_TASK TO CARRY OUT_. Collect all the lines that mention the word "with".

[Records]
########

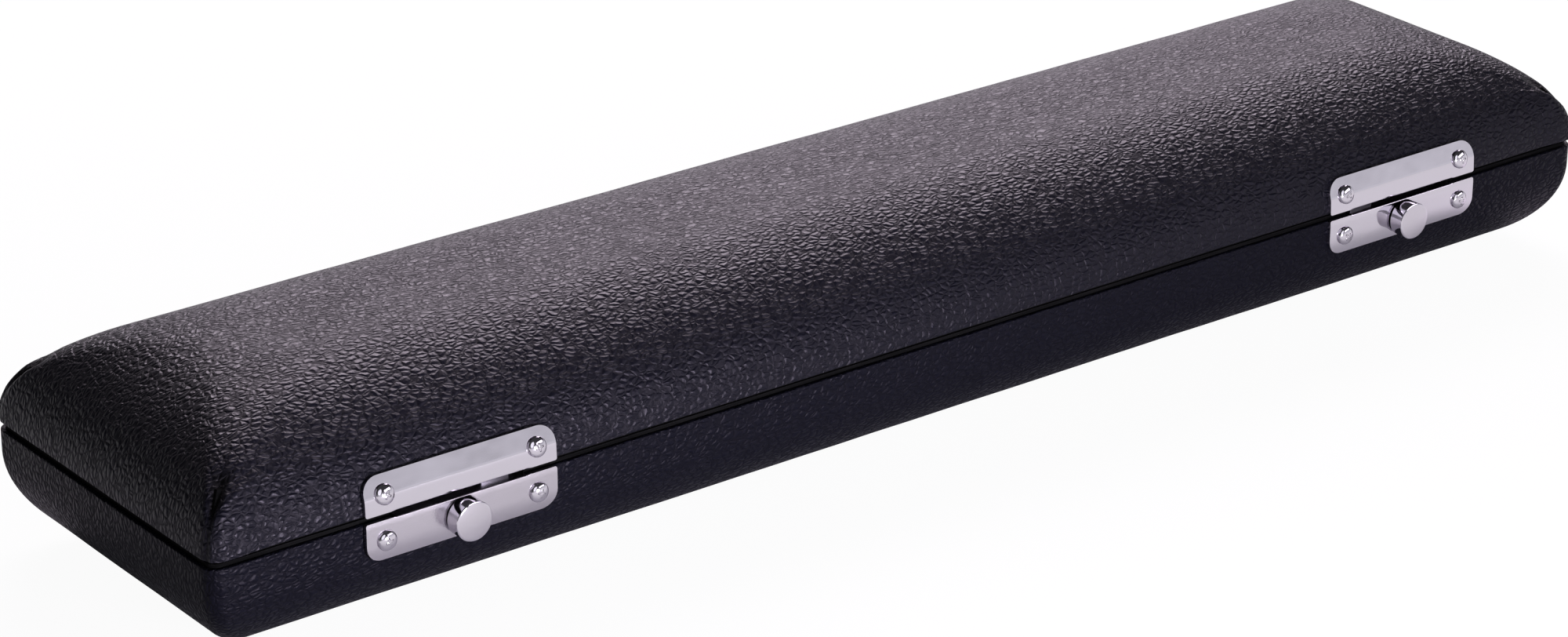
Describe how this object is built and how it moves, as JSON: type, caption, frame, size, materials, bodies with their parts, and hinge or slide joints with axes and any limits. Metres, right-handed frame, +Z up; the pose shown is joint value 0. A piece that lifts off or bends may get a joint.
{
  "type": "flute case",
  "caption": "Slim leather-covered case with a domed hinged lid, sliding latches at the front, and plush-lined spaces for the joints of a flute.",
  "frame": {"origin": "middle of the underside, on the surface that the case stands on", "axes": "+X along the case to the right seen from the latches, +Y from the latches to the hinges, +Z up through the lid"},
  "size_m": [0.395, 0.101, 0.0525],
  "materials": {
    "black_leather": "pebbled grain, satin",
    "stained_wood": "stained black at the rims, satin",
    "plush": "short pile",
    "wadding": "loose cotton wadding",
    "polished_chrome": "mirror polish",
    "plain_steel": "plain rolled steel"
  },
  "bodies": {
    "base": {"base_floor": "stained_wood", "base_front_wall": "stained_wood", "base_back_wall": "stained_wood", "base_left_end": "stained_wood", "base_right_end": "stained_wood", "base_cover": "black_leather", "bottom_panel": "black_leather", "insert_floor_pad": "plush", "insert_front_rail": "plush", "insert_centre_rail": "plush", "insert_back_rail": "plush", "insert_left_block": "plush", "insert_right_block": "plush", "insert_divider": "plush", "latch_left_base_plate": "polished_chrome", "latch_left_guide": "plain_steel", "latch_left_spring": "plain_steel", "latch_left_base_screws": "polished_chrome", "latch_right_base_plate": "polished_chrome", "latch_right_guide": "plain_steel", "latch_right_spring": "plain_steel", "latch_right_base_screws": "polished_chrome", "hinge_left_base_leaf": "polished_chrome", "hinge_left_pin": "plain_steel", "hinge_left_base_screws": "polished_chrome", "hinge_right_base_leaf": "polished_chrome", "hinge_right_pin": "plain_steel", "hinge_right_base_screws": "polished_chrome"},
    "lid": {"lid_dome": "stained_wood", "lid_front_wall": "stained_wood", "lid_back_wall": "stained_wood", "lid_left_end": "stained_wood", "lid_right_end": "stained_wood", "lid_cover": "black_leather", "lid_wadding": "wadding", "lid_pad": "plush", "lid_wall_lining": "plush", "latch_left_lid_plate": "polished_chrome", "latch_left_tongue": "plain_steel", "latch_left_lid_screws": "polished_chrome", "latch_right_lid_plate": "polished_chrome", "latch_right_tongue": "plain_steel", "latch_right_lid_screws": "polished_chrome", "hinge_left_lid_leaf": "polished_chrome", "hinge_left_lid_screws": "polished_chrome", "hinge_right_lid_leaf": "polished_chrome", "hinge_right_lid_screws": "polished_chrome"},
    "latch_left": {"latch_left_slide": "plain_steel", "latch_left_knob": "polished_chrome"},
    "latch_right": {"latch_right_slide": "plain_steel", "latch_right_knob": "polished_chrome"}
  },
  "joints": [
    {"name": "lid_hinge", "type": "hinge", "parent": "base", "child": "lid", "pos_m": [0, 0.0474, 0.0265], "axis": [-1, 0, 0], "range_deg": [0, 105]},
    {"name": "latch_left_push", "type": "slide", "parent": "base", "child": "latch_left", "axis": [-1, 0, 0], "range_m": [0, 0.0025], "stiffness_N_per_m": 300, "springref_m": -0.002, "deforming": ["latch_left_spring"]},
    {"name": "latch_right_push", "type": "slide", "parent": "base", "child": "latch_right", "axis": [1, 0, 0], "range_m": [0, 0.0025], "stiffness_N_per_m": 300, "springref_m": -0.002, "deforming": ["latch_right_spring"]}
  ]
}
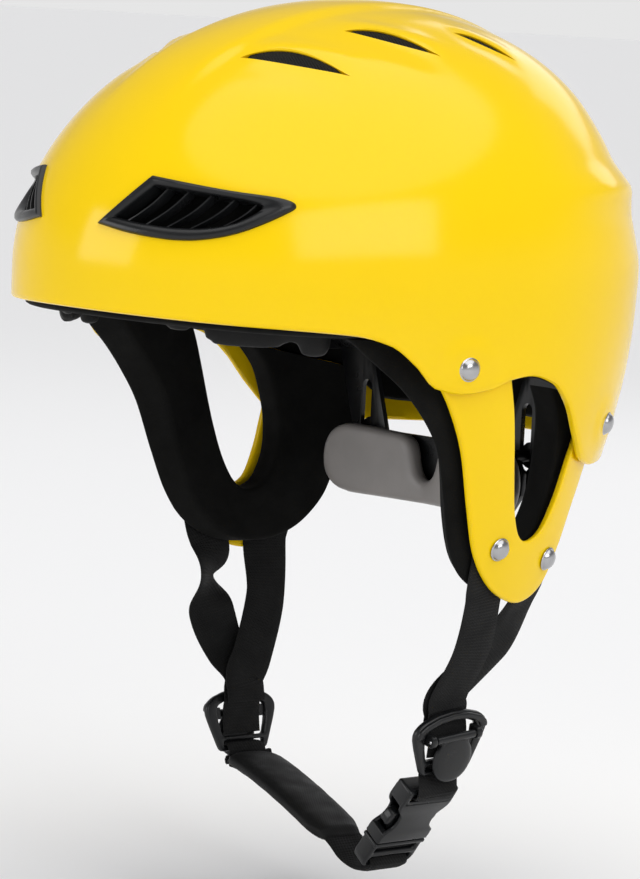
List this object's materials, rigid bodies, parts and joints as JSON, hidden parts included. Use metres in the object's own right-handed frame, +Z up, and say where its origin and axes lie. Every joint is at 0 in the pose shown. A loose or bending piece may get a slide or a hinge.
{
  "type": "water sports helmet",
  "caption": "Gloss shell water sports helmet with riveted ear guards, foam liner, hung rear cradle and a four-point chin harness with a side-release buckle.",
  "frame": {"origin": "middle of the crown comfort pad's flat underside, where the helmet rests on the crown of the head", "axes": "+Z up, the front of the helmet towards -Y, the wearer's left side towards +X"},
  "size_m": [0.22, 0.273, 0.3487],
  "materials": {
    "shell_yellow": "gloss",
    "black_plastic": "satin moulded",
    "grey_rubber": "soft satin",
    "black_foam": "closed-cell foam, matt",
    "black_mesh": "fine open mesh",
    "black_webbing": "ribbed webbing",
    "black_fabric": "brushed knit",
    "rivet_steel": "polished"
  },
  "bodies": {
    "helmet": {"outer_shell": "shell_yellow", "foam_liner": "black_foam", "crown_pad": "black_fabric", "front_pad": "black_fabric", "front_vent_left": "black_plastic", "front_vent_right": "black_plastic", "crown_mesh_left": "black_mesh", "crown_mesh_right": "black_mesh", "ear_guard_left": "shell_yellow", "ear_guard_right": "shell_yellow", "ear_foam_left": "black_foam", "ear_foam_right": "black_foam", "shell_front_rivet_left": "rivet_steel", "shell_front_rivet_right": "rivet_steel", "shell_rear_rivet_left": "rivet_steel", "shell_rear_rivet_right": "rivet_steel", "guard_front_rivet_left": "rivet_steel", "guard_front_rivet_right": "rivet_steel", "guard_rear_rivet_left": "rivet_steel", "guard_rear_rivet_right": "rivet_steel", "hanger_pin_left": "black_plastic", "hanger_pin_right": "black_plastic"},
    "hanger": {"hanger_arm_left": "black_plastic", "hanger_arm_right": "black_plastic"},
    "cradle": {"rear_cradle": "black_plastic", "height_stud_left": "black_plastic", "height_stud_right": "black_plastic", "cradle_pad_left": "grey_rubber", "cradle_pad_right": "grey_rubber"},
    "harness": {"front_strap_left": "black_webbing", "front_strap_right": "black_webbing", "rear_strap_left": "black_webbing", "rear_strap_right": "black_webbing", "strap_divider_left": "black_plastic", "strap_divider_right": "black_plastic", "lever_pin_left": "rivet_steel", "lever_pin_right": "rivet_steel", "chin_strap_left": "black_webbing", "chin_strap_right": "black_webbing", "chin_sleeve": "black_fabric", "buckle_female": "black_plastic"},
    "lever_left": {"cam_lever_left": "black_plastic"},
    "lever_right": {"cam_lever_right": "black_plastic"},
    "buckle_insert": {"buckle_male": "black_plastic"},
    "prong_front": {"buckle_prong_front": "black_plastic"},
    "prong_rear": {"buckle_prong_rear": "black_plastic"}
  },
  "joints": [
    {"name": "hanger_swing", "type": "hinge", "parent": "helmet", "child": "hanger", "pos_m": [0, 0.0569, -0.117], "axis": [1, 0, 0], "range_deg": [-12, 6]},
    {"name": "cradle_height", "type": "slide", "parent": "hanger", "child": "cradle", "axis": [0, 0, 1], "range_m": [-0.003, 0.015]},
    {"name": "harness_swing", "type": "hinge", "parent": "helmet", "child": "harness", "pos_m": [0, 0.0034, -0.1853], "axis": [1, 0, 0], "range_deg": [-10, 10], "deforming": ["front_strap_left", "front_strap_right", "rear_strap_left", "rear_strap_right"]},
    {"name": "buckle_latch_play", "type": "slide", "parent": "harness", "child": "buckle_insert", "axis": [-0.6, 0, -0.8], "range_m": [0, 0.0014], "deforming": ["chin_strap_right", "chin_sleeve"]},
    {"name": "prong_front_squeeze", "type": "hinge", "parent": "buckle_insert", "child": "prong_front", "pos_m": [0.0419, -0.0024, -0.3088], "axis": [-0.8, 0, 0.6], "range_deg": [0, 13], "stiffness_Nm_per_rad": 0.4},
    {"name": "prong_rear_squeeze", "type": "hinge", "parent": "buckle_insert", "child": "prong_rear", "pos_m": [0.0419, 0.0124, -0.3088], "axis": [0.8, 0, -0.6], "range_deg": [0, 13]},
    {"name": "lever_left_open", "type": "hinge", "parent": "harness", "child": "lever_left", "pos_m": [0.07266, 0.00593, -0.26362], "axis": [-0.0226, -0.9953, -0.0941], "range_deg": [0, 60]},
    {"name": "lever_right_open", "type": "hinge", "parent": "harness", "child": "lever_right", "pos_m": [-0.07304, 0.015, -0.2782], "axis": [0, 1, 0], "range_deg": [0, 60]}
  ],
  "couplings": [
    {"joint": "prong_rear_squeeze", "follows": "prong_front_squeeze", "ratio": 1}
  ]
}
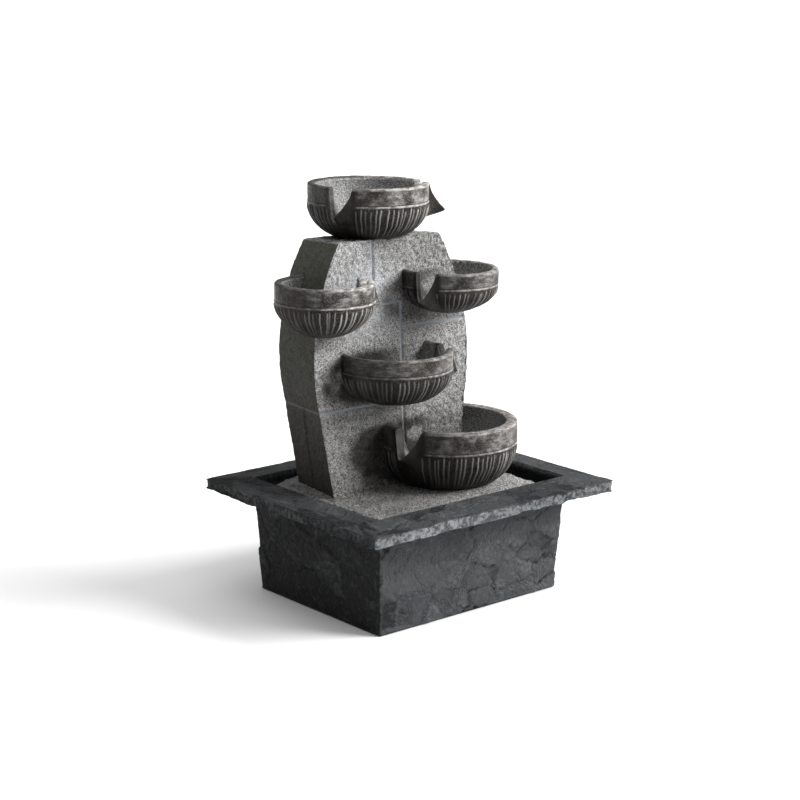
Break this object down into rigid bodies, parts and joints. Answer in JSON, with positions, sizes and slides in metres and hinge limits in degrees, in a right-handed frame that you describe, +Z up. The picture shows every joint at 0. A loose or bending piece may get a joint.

########

_ANSWER_.
Describe how this object is built and how it moves, as JSON: type, caption, frame, size, materials, bodies with their parts, and hinge or slide joints with axes and any limits. Metres, right-handed frame, +Z up; the pose shown is joint value 0. A piece that lifts off or bends may get a joint.
  "caption": "Slim leather-covered case with a domed hinged lid, sliding latches at the front, and plush-lined spaces for the joints of a flute.",
  "caption": "Gloss shell water sports helmet with riveted ear guards, foam liner, hung rear cradle and a four-point chin harness with a side-release buckle.",
Break this object down into rigid bodies, parts and joints. Answer in JSON, with positions, sizes and slides in metres and hinge limits in degrees, in a right-handed frame that you describe, +Z up. The picture shows every joint at 0. A loose or bending piece may get a joint.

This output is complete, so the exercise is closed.